Quoi qu’il en soit, on décide que les argumens en faveur de l’abstention des navires de ligne tirés de leur impuissance contre les ouvrages du détroit ottoman vaudront contre ceux qui réclament l’attaque d’une côte absolument différente par ses caractères géographiques et hydrographiques, une côte où les batteries sont privées de l’essentiel avantage du commandement et où les mouvemens de la marée ne permettraient guère l’emploi des mines dérivantes. Cette côte, il est vrai, passe pour très difficile, inaccessible, même, et nos avisés ennemis n’ont rien négligé, — allant jusqu’à la falsification de leurs cartes officielles, — pour bien établir cette opinion. J’ai déjà eu l’occasion de dire ce qu’il en était exactement d’une prétention trop facilement acceptée. Je n’y reviendrai pas et, au demeurant, nous verrons tout à l’heure qu’il n’est point nécessaire de compromettre les plus récentes unités de combat dans le détail des opérations sur les côtes.

C’est là, en effet, le point essentiel de toute discussion sur le sujet qui nous occupe : ne pas compromettre les précieux dreadnoughts !

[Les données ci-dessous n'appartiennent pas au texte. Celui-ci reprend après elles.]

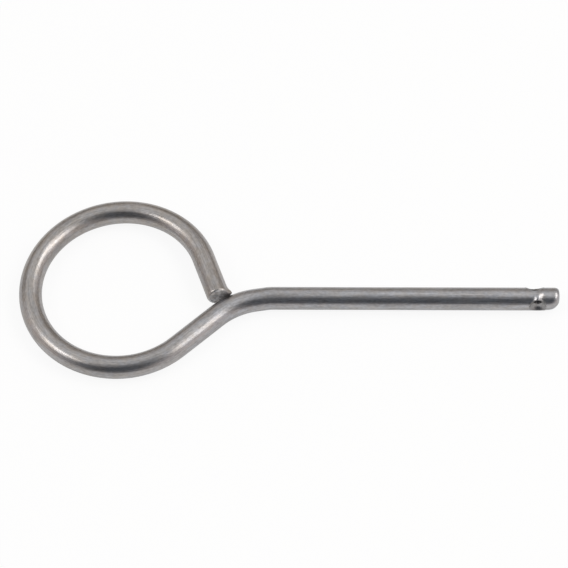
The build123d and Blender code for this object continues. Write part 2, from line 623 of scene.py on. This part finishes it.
# Softbox on each side of the pin
SOFTBOX_DISTANCE = 600.0
SOFTBOX_COLOUR = (1.04, 1.0, 0.96)
SOFTBOXES = {
    "softbox_right": {
        "azimuth": 2.0, "elevation": 50.0, "roll": 26.0, "width": 520.0, "height": 210.0, "radiance": 3.7,
    },
    "softbox_left": {
        "azimuth": 191.0, "elevation": 49.0, "roll": 0.0, "width": 190.0, "height": 200.0, "radiance": 4.6,
    },
}

# Surroundings: the middle of each part of them, and the angles from it where that part sets in and is full
OVERHEAD = {"azimuth": 0.0, "elevation": 90.0, "outer": 84.0, "inner": 25.0}
BEHIND = {"azimuth": 100.0, "elevation": 0.0, "outer": 85.0, "inner": 50.0}
IN_FRONT = {"azimuth": 262.0, "elevation": 37.0, "outer": 62.0, "inner": 16.0}
OVERHEAD_COLOUR = grey(0.95, -0.01, 0.01)
LOW_COLOUR = grey(0.85, 0.09, -0.02)
BEHIND_COLOUR = grey(0.38, 0.1, -0.12)
FRONT_COLOUR = grey(0.1, -0.12, 0.2)


def make_floor():
    """Pale floor under the pin, which the camera sees as nearly white and reflections show lightened.

    The rest of what they see is the floor's lit surface, which keeps the pin's shadow.
    """
    half = FLOOR_SIZE / 2 * MM
    height = cad_box[0][2]
    mesh = bpy.data.meshes.new("floor")
    corners = [(x, y, height) for x, y in ((-half, -half), (half, -half), (half, half), (-half, half))]
    mesh.from_pydata(corners, [], [(0, 1, 2, 3)])
    floor = add_object("floor", mesh)
    material = bpy.data.materials.new("pale_floor")
    graph = Graph(material)
    camera, glossy, transmission = (
        graph.node("ShaderNodeLightPath", None, None, f"Is {kind} Ray")
        for kind in ("Camera", "Glossy", "Transmission")
    )
    reflected = graph.math("MAXIMUM", glossy, transmission)
    seen = graph.math("MAXIMUM", CAMERA_WHITE * camera, REFLECTED_WHITE * reflected)
    diffuse = graph.node("ShaderNodeBsdfDiffuse", None, {"Color": FLOOR_COLOUR})
    white = graph.node("ShaderNodeEmission", None, {"Color": grey(1.0), "Strength": 1.0})
    surface = graph.node("ShaderNodeMixShader", None, {0: seen, 1: diffuse, 2: white})
    graph.node("ShaderNodeOutputMaterial", None, {"Surface": surface})
    mesh.materials.append(material)


def make_softboxes():
    """Large soft lamps on both sides of the pin."""
    for name, box in SOFTBOXES.items():
        data = bpy.data.lights.new(name, "AREA")
        data.shape = "RECTANGLE"
        data.size, data.size_y = box["width"] * MM, box["height"] * MM
        data.color = SOFTBOX_COLOUR
        data.energy = box["radiance"] * np.pi * data.size * data.size_y
        lamp = add_object(name, data)
        place = direction(box["azimuth"], box["elevation"]) * SOFTBOX_DISTANCE * MM
        lamp.matrix_world = aim(place, Vector((0, 0, 0)), box["roll"])


def make_world():
    """Even surroundings, warmer low down, dimmer behind the pin and darkest in front, where the camera is."""
    world = bpy.data.worlds.new("studio")
    bpy.context.scene.world = world
    graph = Graph(world)
    towards = graph.node("ShaderNodeTexCoord", None, None, "Generated")

    def facing(azimuth, elevation, outer, inner):
        """1 within the inner angle of a direction, 0 beyond the outer angle."""
        cosine = graph.node(
            "ShaderNodeVectorMath", {"operation": "DOT_PRODUCT"},
            {0: towards, 1: direction(azimuth, elevation)}, "Value",
        )
        return graph.between(cosine, np.cos(np.radians(outer)), np.cos(np.radians(inner)))

    low = 1 - facing(**OVERHEAD)
    colour = graph.mix_colour(low, OVERHEAD_COLOUR, LOW_COLOUR)
    colour = graph.mix_colour(low * facing(**BEHIND), colour, BEHIND_COLOUR)
    colour = graph.mix_colour(facing(**IN_FRONT), colour, FRONT_COLOUR)
    background = graph.node("ShaderNodeBackground", None, {"Color": colour, "Strength": 1.0})
    graph.node("ShaderNodeOutputWorld", None, {"Surface": background})


pin = make_pin()
pin.data.materials.append(drawn_stainless())
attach(pin, "root")
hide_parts("ring_pin")

make_floor()
make_softboxes()
make_world()
make_camera()
bpy.context.scene.view_settings.view_transform = "Standard"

Et si, pour justifier cette obsédante préoccupation, l’on invoque ouvertement la haute valeur militaire qu’ont ces magnifiques engins en même temps que l’énormité de leur prix de revient comparé à la faiblesse de celui d’une batterie de côte. d’une torpille, d’une mine surtout, il est clair que l’on veut avant tout se ménager pour l’après-guerre, ou seulement pour l’époque des négociations décisives, le bénéfice de l’effet moral qui s’attache à la possession d’une flotte puissante, parfaitement intacte.

A la vérité, il y a là une sorte de pétition de principe, car enfin ce n’est pas pour rehausser le prestige des grandes unités de combat, ce prestige sur lequel on fait tant de fonds, que de les montrer si soucieuses de leur conservation et si peu assurées de se conserver, en effet, en présence des armes de la guerre navale moderne. Et l’on ne voit pas bien ce que l’on répondrait au négociateur sceptique qui, menacé de l’intervention d’une quarantaine de dreadnoughls, observerait paisiblement que, demain comme aujourd’hui, ces bâtimens se montreraient fort circonspects devant les engins sous-marins.